Documented in the test file. Briefly: Playwright's set_viewport_size doesn't fire the full layout-recompute chain Reveal needs after rotation, so post-rotation Reveal.next() silently no-ops in this harness even though it works on a real phone (where the OS-level rotation fires orientationchange properly). The rotation test therefore asserts chrome survival but not post-rotation navigation — that's deferred to the planned Tier-2 AVD/adb harness.

When to add this to CI

Currently runs locally before any docs/demo/index.html change is deployed. Add to CI when an mkdocs gh-deploy workflow is wired up — the harness should gate the deploy on green.

Cleanup

After the test session, conftest.py truncates all tables in the test database. To fully remove the test container:

docker compose -f docker-compose.test.yml down

Since there's no volume, all data is gone.

brain_v2 Tests

v2 has its own test suite in brain_v2/tests/ with 203 tests. These run against the v2 database (open_brain_v2 on port 5433), not the test database on port 5434.

# Start the v2 database
docker compose -f docker-compose.v2.yml up -d

# Run v2 tests
pytest brain_v2/tests/ -v --tb=short

Key differences from v1 tests

Aspect	v1 Tests	v2 Tests
Database	`openbrain_test` on port 5434	`open_brain_v2` on port 5433
Embeddings	Fake (deterministic hash)	Real Ollama (requires `nomic-embed-text` running)
Isolation	Separate container, no persistent volume	Same container, tables truncated per test
Connection	New connection per test	Shared connection (reuse for performance)
Runtime	~30 seconds	~3 minutes (real embeddings)
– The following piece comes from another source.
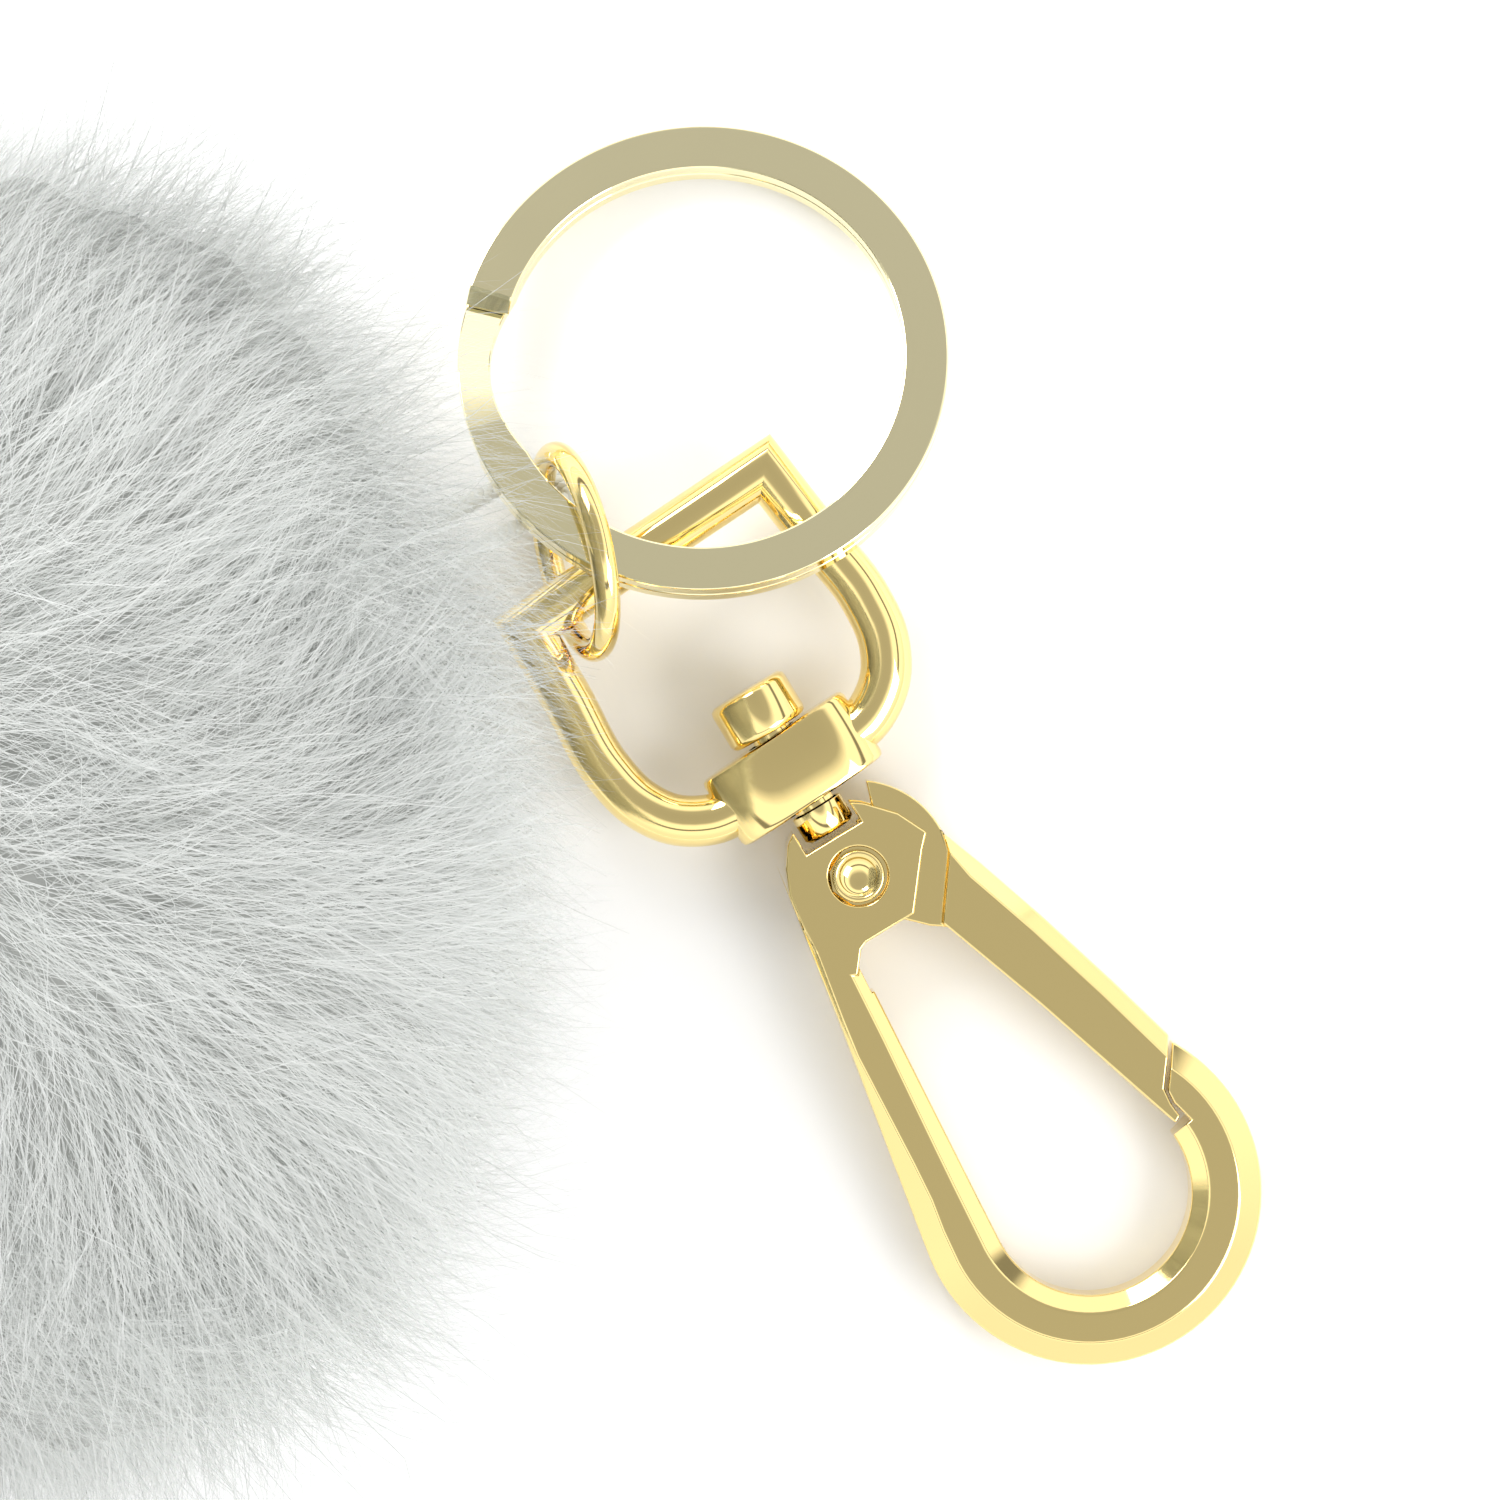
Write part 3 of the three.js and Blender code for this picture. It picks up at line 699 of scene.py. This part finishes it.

v2 tests use real Postgres and real Ollama — no mocks. This is by design per guardrail #3347: "smoke tests are not feature tests."

Test structure

brain_v2/tests/
  conftest.py                  # Shared connection, table truncation per test
  test_action_items.py         # 16 tests: create, ack, blocking gate
  test_boot_payload.py         # 11 tests: caps, truncation, token budget
  test_capture_context.py      # 18 tests: decomposition, typed routing
  test_maintenance.py          # 23 tests: fact decay, incident archive
  test_operational.py          # 20 tests: forget, stats, list_recent
  test_parity.py               # 25 tests: annotate, rate, pin, scratch, checkpoint
  test_parity_final.py         # 24 tests: forget_many, unsupersede, prune
  test_recall_search_cache.py  # 10 tests: recall, search, temporal cache
  test_session_registry.py     # 27 tests: register, end, handoff, boot integration
  test_skills_layer_v2.py      # 11 tests: skill storage, boot filtering, keyword match
  test_write_gate.py           # 18 tests: type, severity, headline, atomicity, dedup

Troubleshooting

Tests skip with "Test database not running"

Start the container:

docker compose -f docker-compose.test.yml up -d

Port 5434 is in use

Check what's using it:

docker ps --format "table {{.Names}}\t{{.Ports}}" | grep 5434

Tests accidentally hit production

This should be impossible with the three safety layers. If you see it, check that conftest.py is at the project root (not inside tests/). pytest must discover it before any test module imports server.